No início da carreira, ele foi advogado no Sindicato dos Empregados no Comércio de Campo Grande, “onde aliei a minha experiência de dirigente sindical dos bancários em negociações salariais e sindicais com a de juiz classista, e ali construí uma boa história de trabalho. Soma-se a isso, o fato de ter sido funcionário do Banco do Brasil, dirigente sindical e militante político, o que me tornou bastante conhecido, e que contribuiu para atrair na formação da clientela”.

Não foi a toa que ele chegou aonde chegou, alicerçado na amizade e humildade. “Com muito trabalho, respeito aos clientes, colegas de profissão e os operadores do judiciário, sempre me policiei tendo como baliza o Estatuto da nossa Ordem e me cobrando muito no quesito pontualidade, no bom atendimento e na entrega de bons serviços”.

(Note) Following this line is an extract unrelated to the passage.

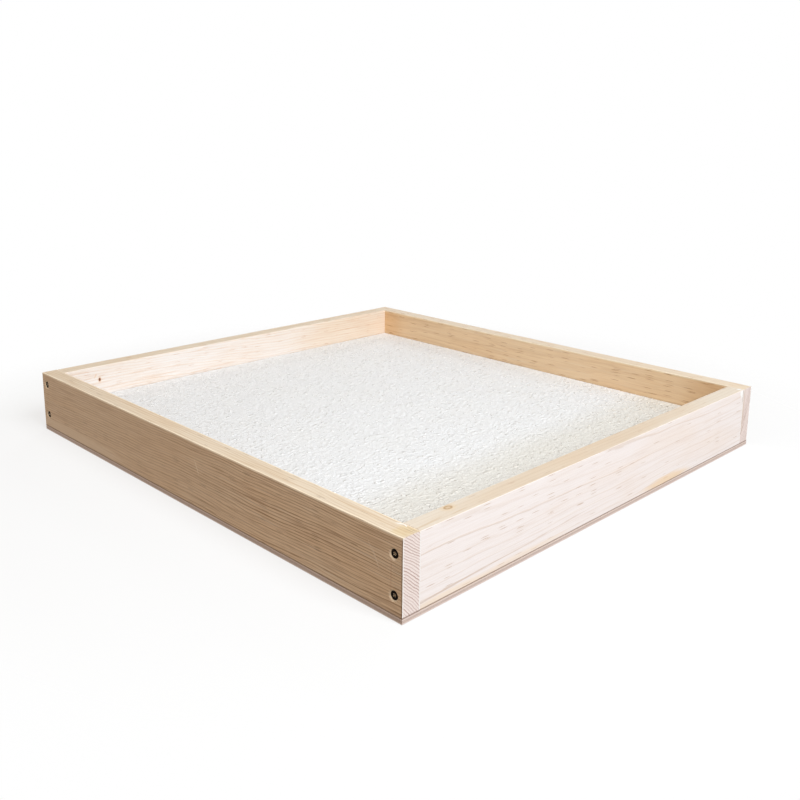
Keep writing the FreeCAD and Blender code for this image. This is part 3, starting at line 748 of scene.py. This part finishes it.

Especializado na área cível e trabalhista, ele conta um ‘causo’ em que pediu para que o juiz desse um prazo maior ao advogado da parte contrária para apresentação da defesa e documentos da reclamação. “Certa feita chego para duas audiências de conciliação na justiça do trabalho, onde as partes eram as mesmas. Uma era de consignação em pagamento proposta pela empregadora e a outra uma reclamação trabalhista proposta pela minha cliente. O Colega advogado da empregadora disse que a proposta era fora de propósito, esboçou leve sorriso pelos cantos dos lábios, porque para ele só aconteceria a audiência da ação de consignação em pagamento. Quando lhe disse que tínhamos as duas audiências, quase teve um infarto, pois me disse que não sabia da segunda audiência e não trazia consigo a defesa e nem os documentos para as provas. Entrou em desespero, ligando para meio mundo, esbravejando e, como não poderia ser diferente, tomado pelo pânico”.

Vendo que o colega passava por ‘maus bocados’, a humildade de Doutor Alci falou mais alto e a cliente aceitou. “Concluímos que queríamos ganhar os dois processos, mas que isso se daria da forma natural, ética, sem tapetão. Disse para o colega advogado que eu poderia lhe conceder prazo. Ele teve grande alívio, se comoveu e até esboçou se ajoelhar diante de mim, e é claro que não permiti. Quem era eu para receber tamanha reverência?”, lembra.

E continua: “Tive que, juntamente com a minha cliente convencer um reticente juiz do trabalho legalista de que entre escolher a justiça e o que é justo, estávamos fazendo a opção pelo justo. Depois de muito trabalho de convencimento, ele lavrou a ata concedendo prazo ao meu colega, a quem hoje devoto grande amizade, para fazer a sua defesa e juntar as provas que tinha”.

Mas, e então Doutor Alci? “Ah! No final, a minha cliente teve revertida a justa causa e excelente êxito nas suas pretensões”, ele conta faceiro.

Aos mais jovens… a humildade!

Doutor Alci deixa um recado aos jovens advogados e advogadas: “A primeira coisa que toda pessoa que está iniciando em nova profissão precisa ter é humildade. Reconhecer os seus limites e os limites do seu ambiente de trabalho, respeitar a experiência dos mais antigos, não ter vergonha e nem receio de consultar com uma pessoa que lhe seja um ícone, pois assim tem grande chance de errar menos e continuar na profissão”.

Araújo não distancia do lema do antigo filosofo Confúcio, “a humildade é a única base sólida de todas as virtudes”. Para ele, “a advocacia é um sacerdócio e não uma fonte de riqueza disponível e ao alcance de todos”. Esse pensamento ainda perpetua aos dois netos, João (12 anos) e Davi (10 anos), de sua filha Daiene.

Alci deixa uma mensagem final aos mais jovens: “Ande devagar e não tenha pressa…. faça leve a sua profissão de forma que a transforme num ato de amor à luta pelo direito e a justiça, e de seguidos copos d´água que no seu tempo vão encher a sua tina”.

Compartilhando Conhecimentos

Doutor Alci Araújo, assim como João Glauco ArraisAparecidos dos Passos, Belmira Vilhanueva, Osvaldo Feitosa de Lima e Vicente Sarubbi, foram entrevistados pela Equipe de Imprensa da OAB/MS, no Projeto ‘Compartilhando Conhecimentos’. O objetivo da Seccional é apresentar a todos um pouco da carreira e vida daqueles que escreveram a história da advocacia sul-mato-grossense.